2. The battery charging device of claim 1 wherein said first control circuit further comprises a charging control circuit coupled by an input thereof to said switch power supply circuit, a conductive time period control circuit coupled between an output of said charging control circuit and said second control switch, and a manual current selection switch coupled to said charging control circuit.

3. The battery charging device of claim 2 further comprising a transient large current control stage coupled to said output of said switch power supply circuit, said manual current selection switch further switching said charging control circuit into an engine actuating assisting current stage mode of operation, said transient large current control stage being actuated after said manual current selection switch switches said charging control circuit into said engine actuation assisting current stage.

4. The battery charging device of claim 2 wherein said charging control circuit is connected to said manual current selection switch for selecting and adjusting an amount of charging current outputted from said battery charging device.

5. The battery charging device of claim 4 wherein said manual current selection switch sets said amount of charging current at levels of 2, 5, and 10 amperes.

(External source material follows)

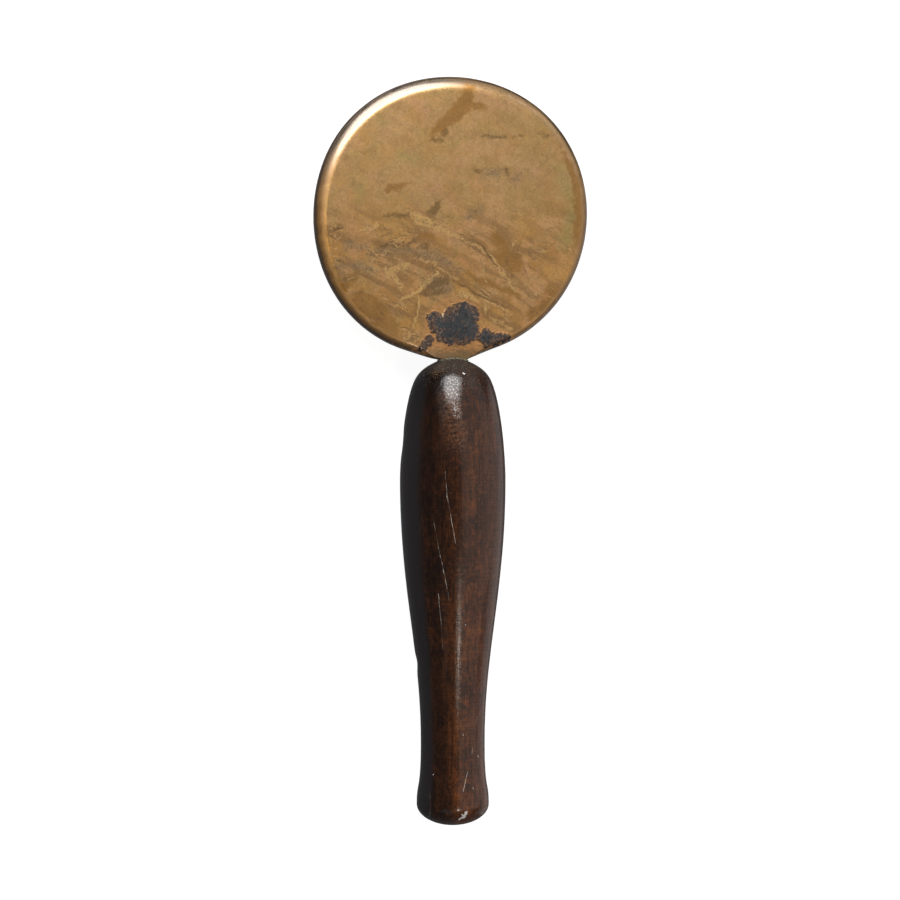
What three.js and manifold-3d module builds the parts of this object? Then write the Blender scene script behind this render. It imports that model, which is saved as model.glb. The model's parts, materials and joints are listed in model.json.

6. The battery charging device of claim 2 further comprising a high voltage confining circuit coupled to an input of said charging control circuit for preventing an excessive current being supplied to said battery in said at least first conductive time period, and a manual battery switch coupled to an input of said high voltage confining circuit.

7. The battery charging device of claim 6 further comprising an automatic detection circuit connected between said input of said charging control circuit and said manual battery selection switch for defining a target voltage of said battery.

8. The battery charging device of claim 1 wherein said second control circuit includes a battery voltage detection circuit, a charger output control circuit, an inverse polarity protection circuit, an automatic control circuit, and an actuating switch.

9. The battery charging device of claim 1 wherein said third control circuit further includes a charger output non-conduction control circuit coupled by an input thereof to said conductive time period control circuit, a battery high voltage detecting circuit switch coupled by an input thereof to said charger output non-conduction control circuit, said battery high voltage detecting circuit being connected to said manual current selection switch, an output of said battery high voltage detecting circuit being connected to a power source conduction circuit, and an output of said power source conduction circuit being connected to said first control circuit.